After the second show, back in the lobby we all chatted some more until Mary, Jeff, and Zoe came out, followed shortly by Kevin. I got to say hello to Mary, Jeff and Zoe, all were very gracious, and then Kevin came and greeted us again, we spoke for a few minutes and he was kind enough to oblige us for a picture with him, and to sign a photo.
I am honoured to have been there, to have gotten to see Kevin act in person, and to have had the chance to meet him, so thank you to him for taking the time to do so! And thank you to the entire cast for their wonderful performances. There is a great caliber of talent on that stage.
If you are in the area, or can make it to the area, run to see this play, its been extended through March 22nd, and has been selling out. You don't want to miss this! Support live plays, support these wonderful actors and their hard work, and enjoy a great show while your at it!
Odyssey Theatre, Los Angeles
"The meaning of life is to find your gift. The purpose of life is to give it away."
Watching "Anna Christie" at the Odyssey Theatre was one of the most intimate theatre experiences that I have ever had. Yet that same intimacy, while exciting for the audience, magnified the flaws in Eugene O'Neill's script, and hampered the actors. They were not stretched to the deep reaches necessary to lift the play out of its dated dynamic structure. This was not the fault of the director, Kim Rubinstein. O'Neill himself could not decide whether the play was to be a naturalistic comedy or a tragedy of preordained destiny.
Kevin McKidd is an actor who draws his energy from his understanding of both the fiery passions and the stony deadness of soul that drive real people in the real world. This understanding infused his portrayal of Mat Burke. His own humanity and decency are always accessible to us, his audience. In many of his roles he has portrayed characters who have to choose all that is whole and right and good with the world, or all that is broken and wrong and bad. In "Anna Christie" McKidd "asks" us for a leap of faith in his character. We become aware that Mat has choices to make. And we have to decide if McKidd's portrayal is true to reality, if he got it right.
"Art is not what you see; it's what you make others see."

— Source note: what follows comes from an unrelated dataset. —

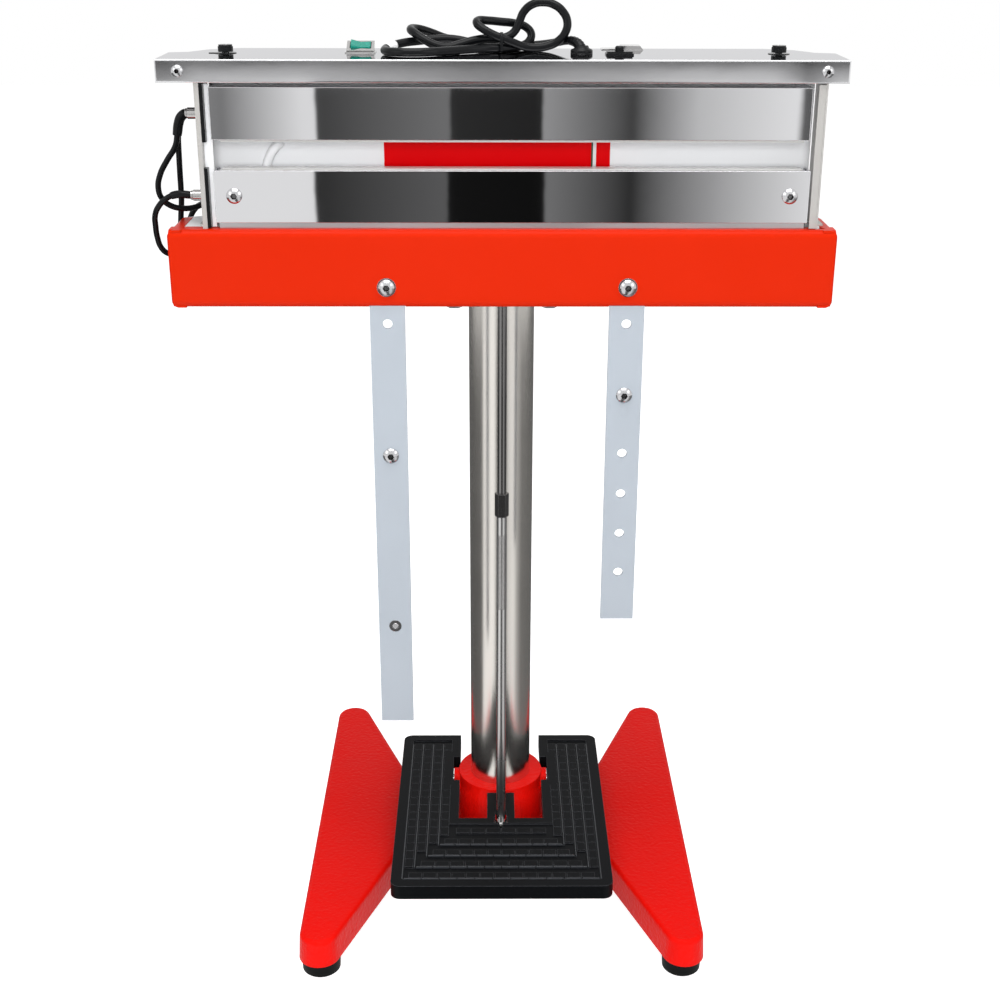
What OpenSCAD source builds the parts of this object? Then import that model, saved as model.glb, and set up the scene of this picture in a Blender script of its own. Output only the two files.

McKidd is a very physical actor. Through his hand gestures and body stances, he can make us see Mat Burke. He can show agonizing internal conflicts with just a flick of his eyes as they cloud -briefly, oh so briefly- with anger or regret. This is the semiotics of acting- the transfer of emotional control to the audience, and it creates our belief in him as his character. Once this occurs, every nuance of expression begins to add to the character's hidden heart. This is the secret of characterization, of motivation, which will lead us to believing in the character's correctness of choice.
McKidd, with his own gritty internal bedrock of strength, must portray a weaker man confronted by an external Force, the Sea, and transmute this portrayal into a visually dimensioned, believable creation. McKidd possesses a gift of inner stillness that subtly underlies his physicality. He uses this duality to reveal an emotional coldness which presages a sudden, swift violence lurking behind his pleasing baritone and happy lilt; the stiffness of his carriage, the sudden swelling of the veins of his forearm alert us to his anger. We feel it justified. Many of McKidd's prior roles required a simmering anger toward women: women who did not live up to society's standards of purity and chastity, or women who have stepped beyond their "place".
There is a subtext to McKidd's performance. Is it only men who are capable of violence in the face of a perceived betrayal? What do we walk away from McKidd's performance having learned about anger? Because we HAVE learned from him...how easy anger is, how facile betrayal, and maybe that is the fascination we feel with McKidd's character. That age-old dance of lust and innocence, betrayal and commitment played out between McKidd and Zoe Perry illuminates not only the Biblical Fallen Woman, but also all those men who left her alone, who escaped the shame of a shared sin.
"If you were born with the ability to change someone's perspectives or emotions, never waste that gift. It is one of the most powerful gifts God can give- the ability to influence."
- Shannon L. Alder
McKidd's evident passion for acting sweeps away the inconsistencies in O'Neill's script, washes over the audience and transports us into the heart of his character. McKidd's restrained virility and innate virtue have never been more evident than in this play. He creates a man who must face Man's struggle against a natural Force, "that old, devil, sea". His choice to leave Anna is at first startling because we approved his dogged determination to possess Anna. After all, isn't it the love of a good man that can save a woman from her aching loneliness, her desolate choices, her sadness and uncertainty in a world intent upon judging her? It is a cudo to McKidd's finesse as an actor that he portrays these conventions of Anna's roles with such intimacy and sweetness. It is a risk because today's standards subject his character to no small derision, and even opprobrium. Anna has become a symbol of the feminist struggle against the domination of men, but McKidd's poignant evocation of the Pull of the Sea illuminates the conflict between Love and Grace, and the Pull of the Sea. What it has claimed, it has claimed forever.
It is due to McKidd's vitality and veracity as a creator that when he tells Anna their children will assuage loneliness, we almost believe him. Although shaken by his choice to leave her, he has made us understand it. It is in this revelation of Mat as a man as flawed as Anna's father, Chris, that McKidd finally stretches. We are left to wonder: was Mat as profoundly wounded from the beginning as was Anna? McKidd kept us guessing, through layered revelations of character, that he had a choice about Anna that Chris never had. We were wrong. With well-crafted bravado in his stance, his muscles rigid with struggle, his hands contorted, or his knuckles white as he grips a chair, McKidd reveals the metaphor of the Sea.
As he turns away, we are forced to wonder if there really can be equality between a man and a woman, both fallen into sin, both wounded, both nearly drowned in regret and anger and wrong choices. And the truth is, by the end of the play, we suspect that we have been as wrong in our own choices, our pasts are as tainted as Anna's, our angers are as simmering as Mat's. Kevin McKidd has made us think about his character.
And as we applaud, we know he got it right.